Return the whole listing exactly as it stands.

═════ DATA SECTION ═════

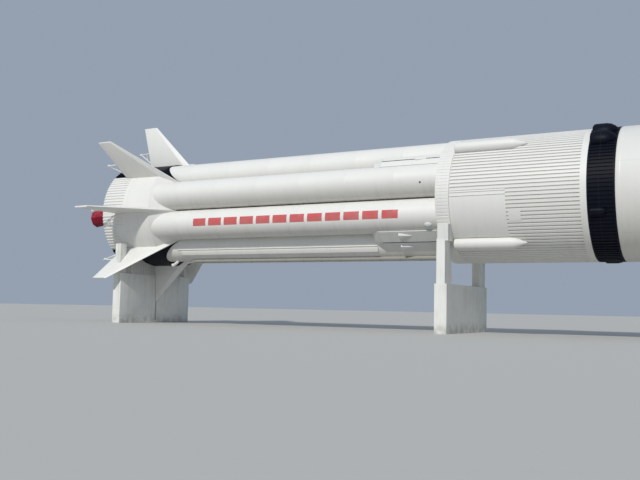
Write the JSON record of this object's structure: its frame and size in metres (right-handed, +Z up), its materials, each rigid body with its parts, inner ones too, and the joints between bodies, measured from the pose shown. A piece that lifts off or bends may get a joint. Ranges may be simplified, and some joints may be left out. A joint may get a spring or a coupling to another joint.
{
  "type": "space rocket, lying level on display piers, 1:2 scale model",
  "caption": "Clustered-tank rocket with crew capsule and escape tower, lying level on wall piers; its outer engines swing on gimbals.",
  "frame": {"origin": "middle of the footprint, on the ground under the piers", "axes": "+X along the rocket towards its nose, +Z up, -Y towards the side that the picture shows"},
  "size_m": [34.169, 6.04, 6.52],
  "materials": {
    "white_paint": "satin white paint, slightly weathered",
    "black_paint": "satin black paint",
    "grey_paint": "light grey paint, matt",
    "engine_metal": "dull heat-stained steel",
    "red_cover": "faded red weather cover",
    "bare_aluminium": "silver painted panels",
    "cork_white": "white painted cork cover, matt",
    "pier_render": "white painted cement render, rain streaked"
  },
  "bodies": {
    "airframe": {"centre_tank": "white_paint", "outer_tank_a": "white_paint", "outer_tank_b": "white_paint", "outer_tank_c": "white_paint", "outer_tank_d": "white_paint", "outer_tank_e": "white_paint", "outer_tank_f": "white_paint", "outer_tank_g": "white_paint", "outer_tank_h": "white_paint", "thrust_frame": "grey_paint", "tail_shroud_top": "black_paint", "tail_shroud_near": "white_paint", "tail_shroud_bottom": "black_paint", "tail_shroud_far": "white_paint", "heat_shield": "grey_paint", "inboard_engine_1": "engine_metal", "inboard_engine_2": "engine_metal", "inboard_engine_3": "engine_metal", "inboard_engine_4": "engine_metal", "fin_1": "white_paint", "fin_2": "white_paint", "fin_3": "white_paint", "fin_4": "white_paint", "fin_5": "white_paint", "fin_6": "white_paint", "fin_7": "white_paint", "fin_8": "white_paint", "forward_collar": "white_paint", "interstage": "white_paint", "aft_skirt": "black_paint", "attitude_module_1": "black_paint", "attitude_module_2": "black_paint", "upper_tank": "white_paint", "forward_skirt": "white_paint", "instrument_ring": "white_paint", "spacecraft_adapter": "white_paint", "service_module": "bare_aluminium", "capsule_cover": "cork_white", "escape_tower": "white_paint", "escape_motor": "white_paint", "tank_conduit": "white_paint", "valley_fairing_upper_near": "grey_paint", "valley_fairing_lower_near": "grey_paint", "valley_fairing_lower_far": "grey_paint", "valley_fairing_upper_far": "grey_paint", "pier_tail": "pier_render", "pier_stage": "pier_render", "pier_forward": "pier_render", "pier_spacecraft": "pier_render"},
    "gimbal_top": {"gimbal_block_top": "engine_metal"},
    "engine_top": {"outboard_engine_top": "engine_metal"},
    "gimbal_near": {"gimbal_block_near": "engine_metal"},
    "engine_near": {"outboard_engine_near": "engine_metal", "engine_cover": "red_cover"},
    "gimbal_bottom": {"gimbal_block_bottom": "engine_metal"},
    "engine_bottom": {"outboard_engine_bottom": "engine_metal"},
    "gimbal_far": {"gimbal_block_far": "engine_metal"},
    "engine_far": {"outboard_engine_far": "engine_metal"}
  },
  "joints": [
    {"name": "engine_top_pitch", "type": "hinge", "parent": "airframe", "child": "gimbal_top", "pos_m": [-15.78547, 0, 4.7065], "axis": [0, 1, 0], "range_deg": [-8, 8]},
    {"name": "engine_top_yaw", "type": "hinge", "parent": "gimbal_top", "child": "engine_top", "pos_m": [-15.78547, 0, 4.7065], "axis": [0.1045, 0, 0.9945], "range_deg": [-8, 8]},
    {"name": "engine_near_pitch", "type": "hinge", "parent": "airframe", "child": "gimbal_near", "pos_m": [-15.78547, -1.2065, 3.5], "axis": [0, 0, 1], "range_deg": [-8, 8]},
    {"name": "engine_near_yaw", "type": "hinge", "parent": "gimbal_near", "child": "engine_near", "pos_m": [-15.78547, -1.2065, 3.5], "axis": [0.1045, -0.9945, 0], "range_deg": [-16, 0]},
    {"name": "engine_bottom_pitch", "type": "hinge", "parent": "airframe", "child": "gimbal_bottom", "pos_m": [-15.78547, 0, 2.2935], "axis": [0, -1, 0], "range_deg": [-8, 8]},
    {"name": "engine_bottom_yaw", "type": "hinge", "parent": "gimbal_bottom", "child": "engine_bottom", "pos_m": [-15.78547, 0, 2.2935], "axis": [0.1045, 0, -0.9945], "range_deg": [-8, 8]},
    {"name": "engine_far_pitch", "type": "hinge", "parent": "airframe", "child": "gimbal_far", "pos_m": [-15.78547, 1.2065, 3.5], "axis": [0, 0, -1], "range_deg": [-8, 8]},
    {"name": "engine_far_yaw", "type": "hinge", "parent": "gimbal_far", "child": "engine_far", "pos_m": [-15.78547, 1.2065, 3.5], "axis": [0.1045, 0.9945, 0], "range_deg": [-8, 8]}
  ]
}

═════

IN RESPONSE:
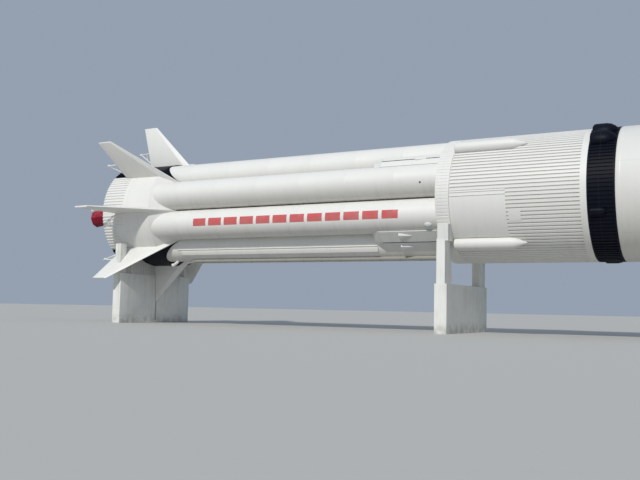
Write the JSON record of this object's structure: its frame and size in metres (right-handed, +Z up), its materials, each rigid body with its parts, inner ones too, and the joints between bodies, measured from the pose shown. A piece that lifts off or bends may get a joint. Ranges may be simplified, and some joints may be left out. A joint may get a spring or a coupling to another joint.
{
  "type": "space rocket, lying level on display piers, 1:2 scale model",
  "caption": "Clustered-tank rocket with crew capsule and escape tower, lying level on wall piers; its outer engines swing on gimbals.",
  "frame": {"origin": "middle of the footprint, on the ground under the piers", "axes": "+X along the rocket towards its nose, +Z up, -Y towards the side that the picture shows"},
  "size_m": [34.169, 6.04, 6.52],
  "materials": {
    "white_paint": "satin white paint, slightly weathered",
    "black_paint": "satin black paint",
    "grey_paint": "light grey paint, matt",
    "engine_metal": "dull heat-stained steel",
    "red_cover": "faded red weather cover",
    "bare_aluminium": "silver painted panels",
    "cork_white": "white painted cork cover, matt",
    "pier_render": "white painted cement render, rain streaked"
  },
  "bodies": {
    "airframe": {"centre_tank": "white_paint", "outer_tank_a": "white_paint", "outer_tank_b": "white_paint", "outer_tank_c": "white_paint", "outer_tank_d": "white_paint", "outer_tank_e": "white_paint", "outer_tank_f": "white_paint", "outer_tank_g": "white_paint", "outer_tank_h": "white_paint", "thrust_frame": "grey_paint", "tail_shroud_top": "black_paint", "tail_shroud_near": "white_paint", "tail_shroud_bottom": "black_paint", "tail_shroud_far": "white_paint", "heat_shield": "grey_paint", "inboard_engine_1": "engine_metal", "inboard_engine_2": "engine_metal", "inboard_engine_3": "engine_metal", "inboard_engine_4": "engine_metal", "fin_1": "white_paint", "fin_2": "white_paint", "fin_3": "white_paint", "fin_4": "white_paint", "fin_5": "white_paint", "fin_6": "white_paint", "fin_7": "white_paint", "fin_8": "white_paint", "forward_collar": "white_paint", "interstage": "white_paint", "aft_skirt": "black_paint", "attitude_module_1": "black_paint", "attitude_module_2": "black_paint", "upper_tank": "white_paint", "forward_skirt": "white_paint", "instrument_ring": "white_paint", "spacecraft_adapter": "white_paint", "service_module": "bare_aluminium", "capsule_cover": "cork_white", "escape_tower": "white_paint", "escape_motor": "white_paint", "tank_conduit": "white_paint", "valley_fairing_upper_near": "grey_paint", "valley_fairing_lower_near": "grey_paint", "valley_fairing_lower_far": "grey_paint", "valley_fairing_upper_far": "grey_paint", "pier_tail": "pier_render", "pier_stage": "pier_render", "pier_forward": "pier_render", "pier_spacecraft": "pier_render"},
    "gimbal_top": {"gimbal_block_top": "engine_metal"},
    "engine_top": {"outboard_engine_top": "engine_metal"},
    "gimbal_near": {"gimbal_block_near": "engine_metal"},
    "engine_near": {"outboard_engine_near": "engine_metal", "engine_cover": "red_cover"},
    "gimbal_bottom": {"gimbal_block_bottom": "engine_metal"},
    "engine_bottom": {"outboard_engine_bottom": "engine_metal"},
    "gimbal_far": {"gimbal_block_far": "engine_metal"},
    "engine_far": {"outboard_engine_far": "engine_metal"}
  },
  "joints": [
    {"name": "engine_top_pitch", "type": "hinge", "parent": "airframe", "child": "gimbal_top", "pos_m": [-15.78547, 0, 4.7065], "axis": [0, 1, 0], "range_deg": [-8, 8]},
    {"name": "engine_top_yaw", "type": "hinge", "parent": "gimbal_top", "child": "engine_top", "pos_m": [-15.78547, 0, 4.7065], "axis": [0.1045, 0, 0.9945], "range_deg": [-8, 8]},
    {"name": "engine_near_pitch", "type": "hinge", "parent": "airframe", "child": "gimbal_near", "pos_m": [-15.78547, -1.2065, 3.5], "axis": [0, 0, 1], "range_deg": [-8, 8]},
    {"name": "engine_near_yaw", "type": "hinge", "parent": "gimbal_near", "child": "engine_near", "pos_m": [-15.78547, -1.2065, 3.5], "axis": [0.1045, -0.9945, 0], "range_deg": [-16, 0]},
    {"name": "engine_bottom_pitch", "type": "hinge", "parent": "airframe", "child": "gimbal_bottom", "pos_m": [-15.78547, 0, 2.2935], "axis": [0, -1, 0], "range_deg": [-8, 8]},
    {"name": "engine_bottom_yaw", "type": "hinge", "parent": "gimbal_bottom", "child": "engine_bottom", "pos_m": [-15.78547, 0, 2.2935], "axis": [0.1045, 0, -0.9945], "range_deg": [-8, 8]},
    {"name": "engine_far_pitch", "type": "hinge", "parent": "airframe", "child": "gimbal_far", "pos_m": [-15.78547, 1.2065, 3.5], "axis": [0, 0, -1], "range_deg": [-8, 8]},
    {"name": "engine_far_yaw", "type": "hinge", "parent": "gimbal_far", "child": "engine_far", "pos_m": [-15.78547, 1.2065, 3.5], "axis": [0.1045, 0.9945, 0], "range_deg": [-8, 8]}
  ]
}